Antoni Cink wrote Letter L-498 of sometime in October 1713 to ask Leeuwenhoek to examine sage leaves
This letter is known only by reference in Leeuwenhoek’s reply.
In this excerpt from a letter, Antoni Cink tells Gerard van Loon that he has read in the works of Athanasius Kircher that the sage plant is covered with webs and poisons people who eat them. He asks Van Loon to ask Leeuwenhoek to examine sage leaves with his magnifying glasses.
The letter that Van Loon forwarded to Leeuwenhoek was sent to him by Antoni Cink (1668-1742), professor at the university in Louvain, which is why Leeuwenhoek replied directly to him. In Letter L-501 of 24 October 1713, Leeuwenhoek refuted Kircher’s ideas. Leeuwenhoek wrote another letter to Cink, Letter L-516 of 26 March 1715, about the structure and action of muscle fibres and tendons from the leg of a mouse before Cink responded with Letter L-517 of 2 July 1715, thanking him. Leeuwenhoek promptly responded with Letter L-518 of 7 July 1715, another discussion of muscles and tendons.
The following spring, Cink and two other professors at Louvain presented Leeuwenhoek with an honorary medal accompanied by the laudatory Letter L-534 of 24 May 1716. Leeuwenhoek would write another two letters to Cink. Letter L-535 discussed plant germination and saltpeter, as well as another rejection of spontaneous generation. In his final Letter L-553 of 6 July 1617, Leeuwenhoek told Cink about how two doctors treated his recent illnesses. Both doctors gave him saltpeter, and one mixed it with opium. There is no known reply from Cink.
The book by Athanasius Kircher (1602-1680) is D’Onder-aardse Weereld in Haar Goddelijk Maaksel en wonderbare uitwerkselen aller Dingen (The subterranean world in her divine structure and the wondrous effects of all things), published in 1682 in a Dutch translation from the Latin Mundus subterraneus (Subterranean world). Leeuwenhoek had already refuted Kircher’s ideas in Letter L-228 of 15 October 1693 and Letter L-231 of 20 December, 1693, both to the Royal Society, and Letter L-285 of 20 February 1696 to Frederik Adriaan van Reede.

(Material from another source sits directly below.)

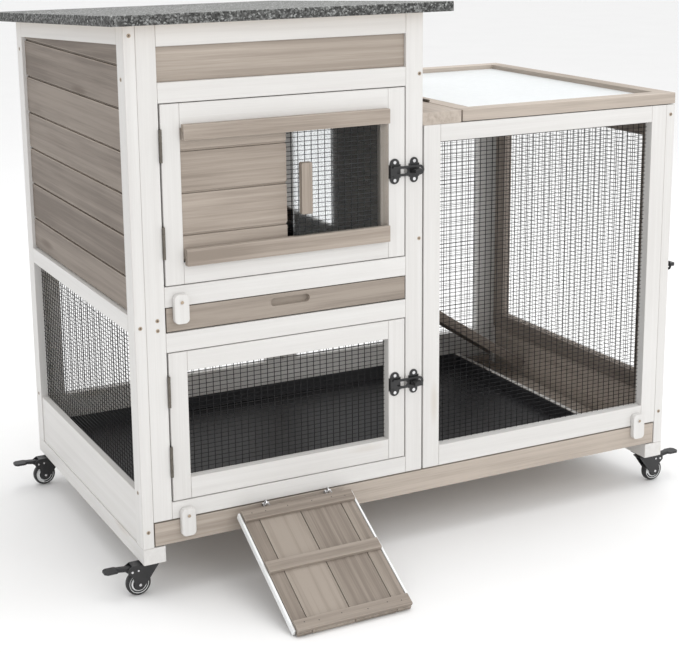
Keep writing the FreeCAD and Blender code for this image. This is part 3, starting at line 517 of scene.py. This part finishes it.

For Cink and Gerard van Loon (1683-1758), brewer, lawyer, historian and numismatist from Delft, see Letter L-535 of 12 June 1716.
Letter L-501 of 24 October 1713 to Antoni Cink
Mr Gerard van Loon sends me an excerpt of a letter from Louvain which, having been translated, runs as follows.
“Today we have read how Kircherus with his magnifying glasses would have discovered that unwashed sage is covered with certain webs, like the webs of spiders, which were fashioned by little animals, which he has also seen on those leaves. This is what this Kircherus relates, only to indicate a cause for something which is said to have happened, that people who had eaten unwashed leaves of sage have died because they had been poisoned by them. Therefore, we ask Your Honour to confer on this with Mr Leeuwenhoek; and that he will deign to examine such leaves with his unequalled magnifying glasses.”